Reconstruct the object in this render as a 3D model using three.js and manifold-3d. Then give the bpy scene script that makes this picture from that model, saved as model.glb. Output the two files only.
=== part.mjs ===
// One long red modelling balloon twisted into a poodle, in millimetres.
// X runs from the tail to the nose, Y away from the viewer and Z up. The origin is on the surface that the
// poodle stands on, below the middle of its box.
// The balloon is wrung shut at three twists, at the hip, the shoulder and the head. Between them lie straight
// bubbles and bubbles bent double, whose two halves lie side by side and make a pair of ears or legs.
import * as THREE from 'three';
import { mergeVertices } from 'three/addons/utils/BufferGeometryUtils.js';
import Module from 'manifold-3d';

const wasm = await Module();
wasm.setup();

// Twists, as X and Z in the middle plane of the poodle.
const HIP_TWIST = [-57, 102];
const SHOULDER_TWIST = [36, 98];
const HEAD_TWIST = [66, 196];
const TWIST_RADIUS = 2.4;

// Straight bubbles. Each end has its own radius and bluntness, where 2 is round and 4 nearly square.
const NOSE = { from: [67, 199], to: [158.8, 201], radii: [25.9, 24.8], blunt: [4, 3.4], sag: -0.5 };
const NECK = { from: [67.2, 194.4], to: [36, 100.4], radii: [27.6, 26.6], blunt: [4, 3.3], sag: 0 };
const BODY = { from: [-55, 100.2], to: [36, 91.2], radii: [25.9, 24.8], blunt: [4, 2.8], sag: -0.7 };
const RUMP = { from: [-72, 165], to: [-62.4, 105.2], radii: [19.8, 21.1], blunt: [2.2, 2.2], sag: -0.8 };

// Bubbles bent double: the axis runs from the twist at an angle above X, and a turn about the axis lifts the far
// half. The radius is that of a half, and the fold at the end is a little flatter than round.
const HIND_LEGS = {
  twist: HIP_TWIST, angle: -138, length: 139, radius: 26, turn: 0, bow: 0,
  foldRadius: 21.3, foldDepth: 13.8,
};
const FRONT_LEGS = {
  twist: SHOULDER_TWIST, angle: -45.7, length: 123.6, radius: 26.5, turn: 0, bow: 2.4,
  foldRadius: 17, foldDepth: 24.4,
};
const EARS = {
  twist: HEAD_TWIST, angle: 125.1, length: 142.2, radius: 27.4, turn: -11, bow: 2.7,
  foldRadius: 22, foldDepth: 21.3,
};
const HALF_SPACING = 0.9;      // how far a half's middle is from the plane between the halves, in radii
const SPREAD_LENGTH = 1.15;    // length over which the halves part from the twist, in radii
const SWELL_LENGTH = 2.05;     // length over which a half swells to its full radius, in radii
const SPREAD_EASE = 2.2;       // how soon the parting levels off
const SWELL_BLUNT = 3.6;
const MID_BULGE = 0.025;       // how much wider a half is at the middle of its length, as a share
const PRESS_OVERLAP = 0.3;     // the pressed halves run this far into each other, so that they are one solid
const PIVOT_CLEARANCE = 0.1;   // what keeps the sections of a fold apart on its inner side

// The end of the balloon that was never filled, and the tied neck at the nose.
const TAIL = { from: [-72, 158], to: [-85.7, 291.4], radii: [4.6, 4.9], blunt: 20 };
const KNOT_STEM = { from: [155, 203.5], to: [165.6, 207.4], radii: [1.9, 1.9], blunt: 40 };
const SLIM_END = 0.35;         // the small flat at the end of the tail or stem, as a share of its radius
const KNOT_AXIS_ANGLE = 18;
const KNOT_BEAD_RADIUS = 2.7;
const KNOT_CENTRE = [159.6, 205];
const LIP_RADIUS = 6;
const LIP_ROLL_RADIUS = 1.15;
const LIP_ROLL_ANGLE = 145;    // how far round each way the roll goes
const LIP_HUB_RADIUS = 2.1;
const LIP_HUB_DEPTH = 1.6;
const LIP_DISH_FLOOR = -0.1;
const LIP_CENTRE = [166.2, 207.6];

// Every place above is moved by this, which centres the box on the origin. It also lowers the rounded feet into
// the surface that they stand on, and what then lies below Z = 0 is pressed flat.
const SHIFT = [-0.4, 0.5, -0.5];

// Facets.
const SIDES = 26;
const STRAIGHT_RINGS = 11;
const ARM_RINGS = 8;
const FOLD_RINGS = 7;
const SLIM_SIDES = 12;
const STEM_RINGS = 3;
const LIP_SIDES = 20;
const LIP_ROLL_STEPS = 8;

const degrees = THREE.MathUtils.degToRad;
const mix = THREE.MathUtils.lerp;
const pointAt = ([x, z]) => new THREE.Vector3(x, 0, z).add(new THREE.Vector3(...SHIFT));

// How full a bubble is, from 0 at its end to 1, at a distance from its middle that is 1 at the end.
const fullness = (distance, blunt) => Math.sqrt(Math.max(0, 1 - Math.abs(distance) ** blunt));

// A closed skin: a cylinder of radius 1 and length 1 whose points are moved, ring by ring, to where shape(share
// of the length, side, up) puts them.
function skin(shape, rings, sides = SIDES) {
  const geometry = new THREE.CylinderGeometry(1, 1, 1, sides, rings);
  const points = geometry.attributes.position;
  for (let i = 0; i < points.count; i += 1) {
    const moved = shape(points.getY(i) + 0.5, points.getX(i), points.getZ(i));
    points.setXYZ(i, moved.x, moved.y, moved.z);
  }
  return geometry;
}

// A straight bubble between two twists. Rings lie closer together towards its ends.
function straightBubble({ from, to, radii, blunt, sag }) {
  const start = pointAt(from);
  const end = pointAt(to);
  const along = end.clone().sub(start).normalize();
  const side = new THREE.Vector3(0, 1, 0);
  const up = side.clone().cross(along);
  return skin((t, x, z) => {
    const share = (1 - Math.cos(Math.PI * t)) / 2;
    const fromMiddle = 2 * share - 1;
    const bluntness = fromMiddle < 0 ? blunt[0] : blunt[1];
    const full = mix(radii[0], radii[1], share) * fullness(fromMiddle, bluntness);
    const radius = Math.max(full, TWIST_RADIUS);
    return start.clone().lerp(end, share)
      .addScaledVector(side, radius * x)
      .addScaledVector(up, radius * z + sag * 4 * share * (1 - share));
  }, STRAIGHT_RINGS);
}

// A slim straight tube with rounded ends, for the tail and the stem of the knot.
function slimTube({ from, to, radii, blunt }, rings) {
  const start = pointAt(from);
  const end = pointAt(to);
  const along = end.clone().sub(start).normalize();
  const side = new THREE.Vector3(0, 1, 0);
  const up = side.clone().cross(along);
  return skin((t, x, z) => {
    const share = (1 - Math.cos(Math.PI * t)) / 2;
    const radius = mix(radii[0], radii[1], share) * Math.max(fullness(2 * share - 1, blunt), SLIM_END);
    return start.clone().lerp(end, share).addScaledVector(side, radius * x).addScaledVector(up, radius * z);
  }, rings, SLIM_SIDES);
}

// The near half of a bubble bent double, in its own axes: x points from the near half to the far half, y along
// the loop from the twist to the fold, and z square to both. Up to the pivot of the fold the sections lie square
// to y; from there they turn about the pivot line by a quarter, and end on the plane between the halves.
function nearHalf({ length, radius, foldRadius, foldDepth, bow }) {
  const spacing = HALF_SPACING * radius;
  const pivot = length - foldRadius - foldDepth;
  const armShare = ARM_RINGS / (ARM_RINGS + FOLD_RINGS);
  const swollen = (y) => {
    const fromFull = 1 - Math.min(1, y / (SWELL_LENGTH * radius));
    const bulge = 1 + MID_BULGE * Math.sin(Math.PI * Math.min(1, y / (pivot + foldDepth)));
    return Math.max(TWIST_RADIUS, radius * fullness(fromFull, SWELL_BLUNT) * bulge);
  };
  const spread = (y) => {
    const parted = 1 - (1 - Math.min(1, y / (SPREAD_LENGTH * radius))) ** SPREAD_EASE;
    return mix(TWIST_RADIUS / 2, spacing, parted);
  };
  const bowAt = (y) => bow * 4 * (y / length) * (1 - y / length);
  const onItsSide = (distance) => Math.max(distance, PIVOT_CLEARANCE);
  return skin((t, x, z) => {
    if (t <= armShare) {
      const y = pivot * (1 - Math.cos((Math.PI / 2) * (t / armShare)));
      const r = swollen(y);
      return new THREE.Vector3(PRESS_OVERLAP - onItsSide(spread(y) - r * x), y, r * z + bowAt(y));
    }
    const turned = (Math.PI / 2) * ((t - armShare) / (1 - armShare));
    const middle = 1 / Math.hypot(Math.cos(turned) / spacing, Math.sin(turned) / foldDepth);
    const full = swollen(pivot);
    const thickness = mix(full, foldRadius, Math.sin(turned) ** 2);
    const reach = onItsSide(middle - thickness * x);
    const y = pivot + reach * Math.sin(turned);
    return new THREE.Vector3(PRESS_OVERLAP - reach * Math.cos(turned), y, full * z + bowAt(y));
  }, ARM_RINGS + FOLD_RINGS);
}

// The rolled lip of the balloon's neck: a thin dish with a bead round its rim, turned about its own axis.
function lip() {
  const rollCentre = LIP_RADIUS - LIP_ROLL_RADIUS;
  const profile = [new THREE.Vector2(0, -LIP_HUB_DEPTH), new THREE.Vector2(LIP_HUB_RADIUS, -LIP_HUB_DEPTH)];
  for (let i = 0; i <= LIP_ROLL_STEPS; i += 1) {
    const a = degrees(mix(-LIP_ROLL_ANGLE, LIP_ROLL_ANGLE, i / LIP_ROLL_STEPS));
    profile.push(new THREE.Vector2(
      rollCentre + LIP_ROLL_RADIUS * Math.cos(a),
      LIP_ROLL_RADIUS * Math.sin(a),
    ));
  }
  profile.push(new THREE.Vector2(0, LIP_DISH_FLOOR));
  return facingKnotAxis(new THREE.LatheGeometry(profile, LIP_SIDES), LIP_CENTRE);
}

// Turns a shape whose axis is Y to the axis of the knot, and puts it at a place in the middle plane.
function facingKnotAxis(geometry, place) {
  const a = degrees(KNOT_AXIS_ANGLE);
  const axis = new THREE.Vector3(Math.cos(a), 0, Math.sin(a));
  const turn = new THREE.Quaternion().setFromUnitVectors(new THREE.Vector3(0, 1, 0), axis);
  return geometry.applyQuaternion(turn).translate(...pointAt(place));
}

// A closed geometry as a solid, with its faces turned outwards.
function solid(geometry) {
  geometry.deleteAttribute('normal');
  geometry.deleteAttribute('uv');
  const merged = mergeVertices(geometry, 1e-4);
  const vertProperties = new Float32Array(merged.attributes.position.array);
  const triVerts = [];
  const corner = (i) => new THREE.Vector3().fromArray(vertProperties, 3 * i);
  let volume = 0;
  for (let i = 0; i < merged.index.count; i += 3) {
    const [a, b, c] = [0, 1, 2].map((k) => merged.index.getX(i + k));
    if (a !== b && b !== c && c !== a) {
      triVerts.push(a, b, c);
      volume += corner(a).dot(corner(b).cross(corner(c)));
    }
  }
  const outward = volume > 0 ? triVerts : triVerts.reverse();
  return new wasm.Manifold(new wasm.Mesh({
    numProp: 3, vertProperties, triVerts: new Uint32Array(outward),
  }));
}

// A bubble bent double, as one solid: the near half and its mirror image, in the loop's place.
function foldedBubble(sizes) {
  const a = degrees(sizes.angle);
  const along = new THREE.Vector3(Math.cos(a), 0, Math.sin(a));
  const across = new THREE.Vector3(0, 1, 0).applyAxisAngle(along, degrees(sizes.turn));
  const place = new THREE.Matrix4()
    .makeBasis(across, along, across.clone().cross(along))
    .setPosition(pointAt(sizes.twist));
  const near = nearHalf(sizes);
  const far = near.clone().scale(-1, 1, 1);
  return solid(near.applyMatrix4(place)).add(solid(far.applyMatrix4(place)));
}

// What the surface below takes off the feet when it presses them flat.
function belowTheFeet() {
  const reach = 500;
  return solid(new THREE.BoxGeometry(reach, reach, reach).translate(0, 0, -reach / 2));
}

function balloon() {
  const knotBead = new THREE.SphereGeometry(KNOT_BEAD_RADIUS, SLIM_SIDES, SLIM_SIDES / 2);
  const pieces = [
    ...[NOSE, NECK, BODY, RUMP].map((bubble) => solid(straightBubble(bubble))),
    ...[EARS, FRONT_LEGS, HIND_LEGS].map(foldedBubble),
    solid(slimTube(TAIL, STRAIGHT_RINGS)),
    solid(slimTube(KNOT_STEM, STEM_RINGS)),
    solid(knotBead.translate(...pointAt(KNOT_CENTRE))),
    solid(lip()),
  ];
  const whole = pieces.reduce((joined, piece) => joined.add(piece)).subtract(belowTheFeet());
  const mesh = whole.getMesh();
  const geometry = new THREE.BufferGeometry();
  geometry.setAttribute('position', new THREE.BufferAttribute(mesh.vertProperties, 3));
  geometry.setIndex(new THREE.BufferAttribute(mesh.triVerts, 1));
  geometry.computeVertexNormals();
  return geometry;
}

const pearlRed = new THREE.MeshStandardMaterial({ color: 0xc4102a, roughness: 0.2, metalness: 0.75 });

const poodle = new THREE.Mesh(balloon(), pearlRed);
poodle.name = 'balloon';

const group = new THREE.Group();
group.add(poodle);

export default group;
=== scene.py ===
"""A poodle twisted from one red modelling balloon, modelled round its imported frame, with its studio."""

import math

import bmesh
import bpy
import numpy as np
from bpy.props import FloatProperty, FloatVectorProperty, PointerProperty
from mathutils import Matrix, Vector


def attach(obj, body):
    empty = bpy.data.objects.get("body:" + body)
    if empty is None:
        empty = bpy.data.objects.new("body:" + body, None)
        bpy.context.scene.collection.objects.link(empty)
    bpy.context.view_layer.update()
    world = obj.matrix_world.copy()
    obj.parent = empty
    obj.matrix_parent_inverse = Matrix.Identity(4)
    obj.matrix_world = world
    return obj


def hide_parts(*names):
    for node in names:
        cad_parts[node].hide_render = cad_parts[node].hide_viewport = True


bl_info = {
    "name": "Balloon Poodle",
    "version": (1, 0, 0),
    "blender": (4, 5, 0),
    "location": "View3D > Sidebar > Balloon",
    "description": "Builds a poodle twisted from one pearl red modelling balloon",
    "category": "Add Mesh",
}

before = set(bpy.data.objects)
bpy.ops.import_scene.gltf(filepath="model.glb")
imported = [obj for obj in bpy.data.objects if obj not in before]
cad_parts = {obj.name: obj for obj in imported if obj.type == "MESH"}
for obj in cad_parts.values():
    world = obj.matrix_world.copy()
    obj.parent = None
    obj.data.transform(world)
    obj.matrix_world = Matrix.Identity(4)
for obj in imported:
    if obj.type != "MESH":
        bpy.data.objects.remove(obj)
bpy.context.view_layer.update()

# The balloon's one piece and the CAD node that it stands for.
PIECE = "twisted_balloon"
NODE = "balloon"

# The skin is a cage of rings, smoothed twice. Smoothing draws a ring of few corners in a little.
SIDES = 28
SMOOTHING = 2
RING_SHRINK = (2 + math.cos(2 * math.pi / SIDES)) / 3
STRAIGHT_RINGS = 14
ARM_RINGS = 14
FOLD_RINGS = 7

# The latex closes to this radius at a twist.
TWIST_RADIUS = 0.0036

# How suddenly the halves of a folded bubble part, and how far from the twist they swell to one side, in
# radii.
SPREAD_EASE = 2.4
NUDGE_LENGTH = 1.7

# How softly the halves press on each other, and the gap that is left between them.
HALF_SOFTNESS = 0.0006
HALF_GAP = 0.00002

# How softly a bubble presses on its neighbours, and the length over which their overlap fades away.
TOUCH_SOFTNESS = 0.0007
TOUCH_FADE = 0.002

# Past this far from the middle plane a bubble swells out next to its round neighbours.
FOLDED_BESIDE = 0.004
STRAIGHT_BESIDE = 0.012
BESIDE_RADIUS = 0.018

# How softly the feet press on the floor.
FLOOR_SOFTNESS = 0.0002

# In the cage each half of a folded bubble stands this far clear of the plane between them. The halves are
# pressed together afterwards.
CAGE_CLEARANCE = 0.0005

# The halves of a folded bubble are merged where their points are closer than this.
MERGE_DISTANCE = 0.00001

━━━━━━

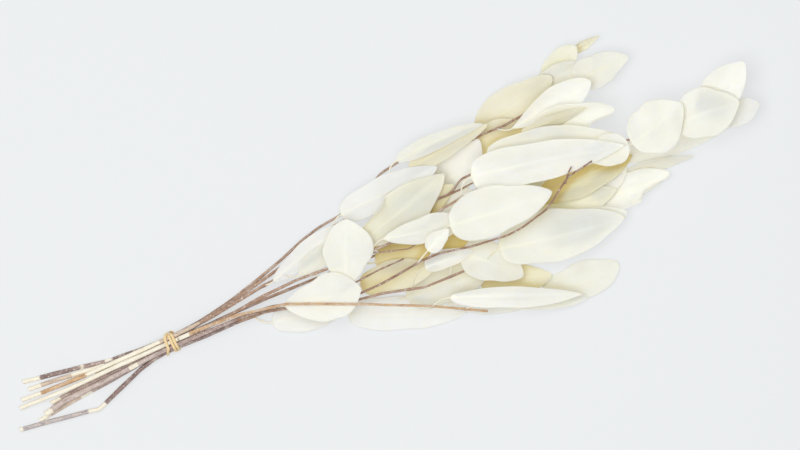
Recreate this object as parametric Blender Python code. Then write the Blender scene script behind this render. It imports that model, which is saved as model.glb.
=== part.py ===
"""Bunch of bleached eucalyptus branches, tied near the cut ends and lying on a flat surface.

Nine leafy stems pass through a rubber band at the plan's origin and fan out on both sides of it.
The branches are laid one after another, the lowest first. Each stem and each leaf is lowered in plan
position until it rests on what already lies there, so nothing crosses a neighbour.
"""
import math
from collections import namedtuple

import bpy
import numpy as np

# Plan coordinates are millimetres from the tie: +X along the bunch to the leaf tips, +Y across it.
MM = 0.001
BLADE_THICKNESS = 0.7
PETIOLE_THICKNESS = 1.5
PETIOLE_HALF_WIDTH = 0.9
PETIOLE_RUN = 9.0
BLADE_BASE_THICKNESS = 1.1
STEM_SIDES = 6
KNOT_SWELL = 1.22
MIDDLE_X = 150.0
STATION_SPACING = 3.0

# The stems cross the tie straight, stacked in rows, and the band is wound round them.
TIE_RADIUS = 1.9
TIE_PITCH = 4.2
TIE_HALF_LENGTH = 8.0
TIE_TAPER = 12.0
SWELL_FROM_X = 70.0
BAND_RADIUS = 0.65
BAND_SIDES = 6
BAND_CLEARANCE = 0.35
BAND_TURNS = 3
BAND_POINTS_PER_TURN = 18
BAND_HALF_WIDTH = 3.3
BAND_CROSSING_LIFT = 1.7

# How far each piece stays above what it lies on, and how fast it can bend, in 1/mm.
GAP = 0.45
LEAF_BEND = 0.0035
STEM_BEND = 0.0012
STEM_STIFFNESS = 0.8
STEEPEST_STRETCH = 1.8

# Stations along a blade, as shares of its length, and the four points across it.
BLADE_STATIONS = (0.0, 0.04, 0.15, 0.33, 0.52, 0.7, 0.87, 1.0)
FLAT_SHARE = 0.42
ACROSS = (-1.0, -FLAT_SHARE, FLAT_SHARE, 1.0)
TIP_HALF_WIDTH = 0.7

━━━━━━

What needs to be done
Transcribe the lines above from the one with "const poodle = new" through the one with "before = set(bpy.data.objects)". Include both ends and leave out every other line.

Output
const poodle = new THREE.Mesh(balloon(), pearlRed);
poodle.name = 'balloon';

const group = new THREE.Group();
group.add(poodle);

export default group;
=== scene.py ===
"""A poodle twisted from one red modelling balloon, modelled round its imported frame, with its studio."""

import math

import bmesh
import bpy
import numpy as np
from bpy.props import FloatProperty, FloatVectorProperty, PointerProperty
from mathutils import Matrix, Vector


def attach(obj, body):
    empty = bpy.data.objects.get("body:" + body)
    if empty is None:
        empty = bpy.data.objects.new("body:" + body, None)
        bpy.context.scene.collection.objects.link(empty)
    bpy.context.view_layer.update()
    world = obj.matrix_world.copy()
    obj.parent = empty
    obj.matrix_parent_inverse = Matrix.Identity(4)
    obj.matrix_world = world
    return obj


def hide_parts(*names):
    for node in names:
        cad_parts[node].hide_render = cad_parts[node].hide_viewport = True


bl_info = {
    "name": "Balloon Poodle",
    "version": (1, 0, 0),
    "blender": (4, 5, 0),
    "location": "View3D > Sidebar > Balloon",
    "description": "Builds a poodle twisted from one pearl red modelling balloon",
    "category": "Add Mesh",
}

before = set(bpy.data.objects)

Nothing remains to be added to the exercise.